App Service には移行できないマネージド ID が割当されてますが、そこは問題ないみたいです。マネージド ID 割当時に別のサブスクリプションの ID を選択できるので、同一テナントであれば良いみたいですね。まぁ Entra 側なので言われてみればそうなのかという気もします。
検証に成功したら「次へ」ボタンが押せるようになるので押します。
そうするとリソース移動の最終確認画面が表示されます。
注意事項のチェックボックスを ON にし、「移動」ボタンを押します。
移動が開始されました。
以下は移動元のリソースグループで、上部に「リソースを移動しています」というバナーが表示されています。
以下は移動先のリソースグループです。こちらにも同様のバナーが表示されています。
これら以外のリソースグループではバナーは表示されませんでした。
メッセージとしては次のように「正常に移動しました」というメッセージが表示されますが、まだ移動中です。

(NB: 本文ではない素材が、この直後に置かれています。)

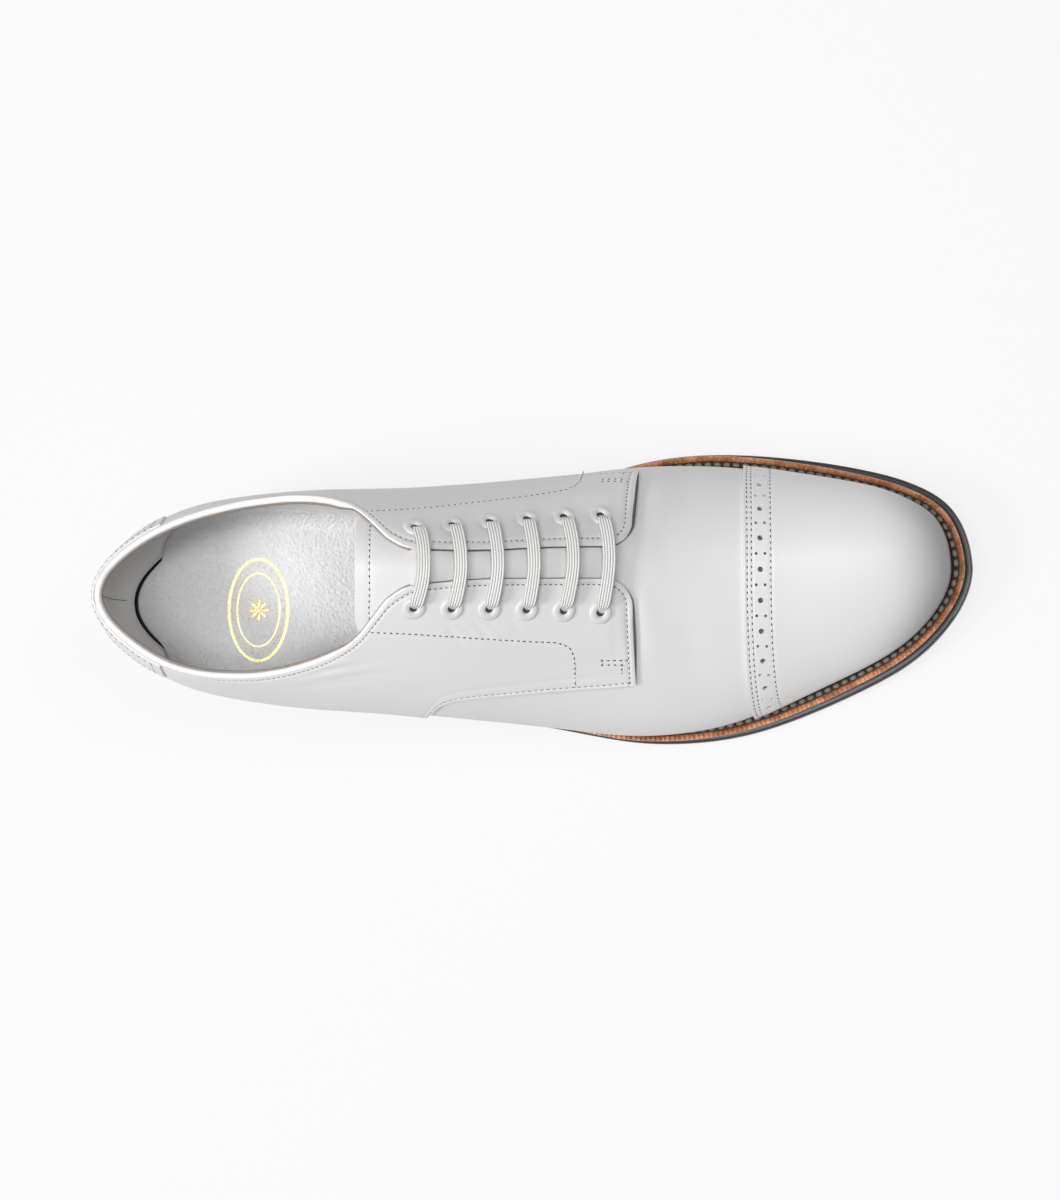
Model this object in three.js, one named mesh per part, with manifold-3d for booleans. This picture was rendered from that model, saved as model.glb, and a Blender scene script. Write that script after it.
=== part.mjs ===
// Right shoe of an open-laced cap toe pair, in millimetres.
// Toe along +X, inner (medial) side of the foot along +Y, floor at z = 0.

import * as THREE from 'three';
import { mergeVertices } from 'three/addons/utils/BufferGeometryUtils.js';
import Module from 'manifold-3d';

const wasm = await Module();
wasm.setup();

// Last
const LAST_LENGTH = 290;
const BALL_WIDTH = 90;
const INSTEP_HEIGHT = 81;
const HEEL_HEIGHT = 24;
const SEAT_PITCH = 4;
const TOE_SPRING = 12.5;
const HEEL_BACK = 3.5;
const HEEL_FOOT_TUCK = 4;
const HEEL_TOP_LEAN = 6.6;
const TOE_FOOT_TUCK = 1.5;

// Leather
const WALL = 2;
const LINING_STEP = 0.4;
const QUARTER_STEP = 0.8;
const FACING_STEP = 0.8;
const CAP_THICKNESS = 1.2;
const BACKSTAY_THICKNESS = 0.8;
const TONGUE_THICKNESS = 1.8;
const TONGUE_HALF_WIDTH = 21;
const TONGUE_TAPER = 3;
const FACING_CORNER = 9;
const BINDING_DEPTH = 2;
const BINDING_ROLL = 0.35;

// Bottom
const OUTSOLE_THICKNESS = 5;
const WELT_THICKNESS = 3.5;
const WELT_RIDGE = 1.3;
const WELT_RIDGE_WIDTH = 2.2;
const SOLE_REACH = 10;
const EDGE_ROUND = 0.8;
const INSOLE_RISE = 0.8;
const TOP_LIFT = 6;
const BREAST_HOLLOW = 3;

// Eyelets and lace
const EYELET_PAIRS = 6;
const EYELET_DIAMETER = 8.2;
const EYELET_BORE = 3.8;
const EYELET_BARREL = 0.5;
const EYELET_RISE = 0.9;
const LACE_WIDTH = 5;
const LACE_THICKNESS = 1.2;
const LACE_BOW = 3.4;

const GAP = 0.3;

// Places along the last, as shares of its length
const BREAST_AT = 0.255;
const TREAD_BACK_AT = 0.638;
const TREAD_FRONT_AT = 0.713;
const COLLAR_FRONT_AT = 0.4;
const FACING_FRONT_AT = 0.636;
const TONGUE_TOP_AT = 0.325;
const CAP_AT = 0.7725;
const BACKSTAY_AT = 0.085;
const FIRST_EYELET_AT = 0.3975;
const LAST_EYELET_AT = 0.602;

// Rows of numbers become one list per named column.
function table(names, rows) {
  return Object.fromEntries(names.map((name, k) => [name, rows.map((row) => row[k])]));
}

// Sections of the last: side reaches are shares of BALL_WIDTH, heights shares of INSTEP_HEIGHT.
const SECTIONS = table(
  [
    'at', 'medial', 'lateral', 'bulge', 'medialFoot', 'lateralFoot', 'ridgeSide', 'ridge',
    'medialRound', 'lateralRound',
  ],
  [
    [0.000, 0.009, -0.009, 0.222, 0.009, -0.009, 0.009, 0.815, 2.20, 2.20],
    [0.050, 0.240, 0.216, 0.222, 0.208, 0.186, 0.013, 0.848, 2.10, 2.20],
    [0.100, 0.330, 0.304, 0.222, 0.288, 0.267, 0.020, 0.889, 1.95, 2.08],
    [0.170, 0.376, 0.357, 0.222, 0.329, 0.318, 0.029, 0.931, 2.10, 1.78],
    [0.250, 0.396, 0.389, 0.235, 0.327, 0.344, 0.047, 0.973, 2.28, 1.48],
    [0.320, 0.403, 0.404, 0.247, 0.307, 0.355, 0.073, 1.005, 2.05, 1.49],
    [0.380, 0.410, 0.420, 0.247, 0.296, 0.366, 0.089, 0.985, 1.75, 1.56],
    [0.450, 0.429, 0.442, 0.241, 0.311, 0.392, 0.100, 0.922, 1.66, 1.60],
    [0.550, 0.474, 0.476, 0.198, 0.392, 0.442, 0.116, 0.806, 1.70, 1.70],
    [0.620, 0.504, 0.498, 0.160, 0.456, 0.474, 0.120, 0.699, 1.80, 1.80],
    [0.680, 0.512, 0.490, 0.142, 0.486, 0.469, 0.116, 0.599, 1.90, 1.90],
    [0.750, 0.502, 0.444, 0.130, 0.481, 0.425, 0.109, 0.507, 2.00, 2.00],
    [0.820, 0.470, 0.349, 0.117, 0.450, 0.331, 0.109, 0.422, 2.10, 2.10],
    [0.880, 0.436, 0.260, 0.105, 0.419, 0.242, 0.111, 0.353, 2.20, 2.20],
    [0.930, 0.396, 0.176, 0.093, 0.380, 0.161, 0.116, 0.286, 2.25, 2.25],
    [0.960, 0.353, 0.104, 0.081, 0.340, 0.091, 0.120, 0.232, 2.30, 2.30],
    [0.985, 0.292, 0.012, 0.072, 0.281, 0.003, 0.122, 0.165, 2.30, 2.30],
    [1.000, 0.122, -0.122, 0.062, 0.122, -0.122, 0.122, 0.086, 2.30, 2.30],
  ],
);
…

完了してないので注意してください。
今回の私の構成だと 4 ~ 5 分で移動が完了しました。
以下は完了後の移動元リソースグループです。除外したリソースが残っていることがわかります。
以下は完了後の移動先リソースグループです。別のサブスクリプションなのですが移行に成功したことがわかります。
以下のドキュメントによると「既存のリソースは引き続き完全に動作します。 たとえば、仮想マシンを別のリソース グループに移動する場合、移動の間に、それを削除することはできず、そのプロパティ (サイズなど) を変更することはできません。 このような制限にもかかわらず、仮想マシンは正常に動作し続け、それに依存するサービスでダウンタイムが発生することはありません。」と説明されているので、移動操作によるダウンタイムは発生しないようです。
ただ、先程のような App Service の VNET 解除など、移動させるために事前に設定変更が必要な場合があって、その変更内容自体にダウンタイムや影響がある場合があるのでそのあたりは注意しながら進める必要がありそうです。
さいごに
本日は Azure リソースを同一テナントの別のサブスクリプションへ移動させてみました。
思ったより検証フェーズで色々引っかかりました。特に今回の範囲であれば VNET 統合されていると制約が発生しやすい印象です。次回は VNET と仮想マシン・ロードバランサーくらいの IaaS ベースのワークロード移行を試してみたいと思います。
先日のブログでスクリプトによる検証を行いましたが、スクリプト上は移動 OK なものでも実際に移動の検証をさせてみると NG になる場合があるのでその前提で移行計画を立てる必要がありそうですね。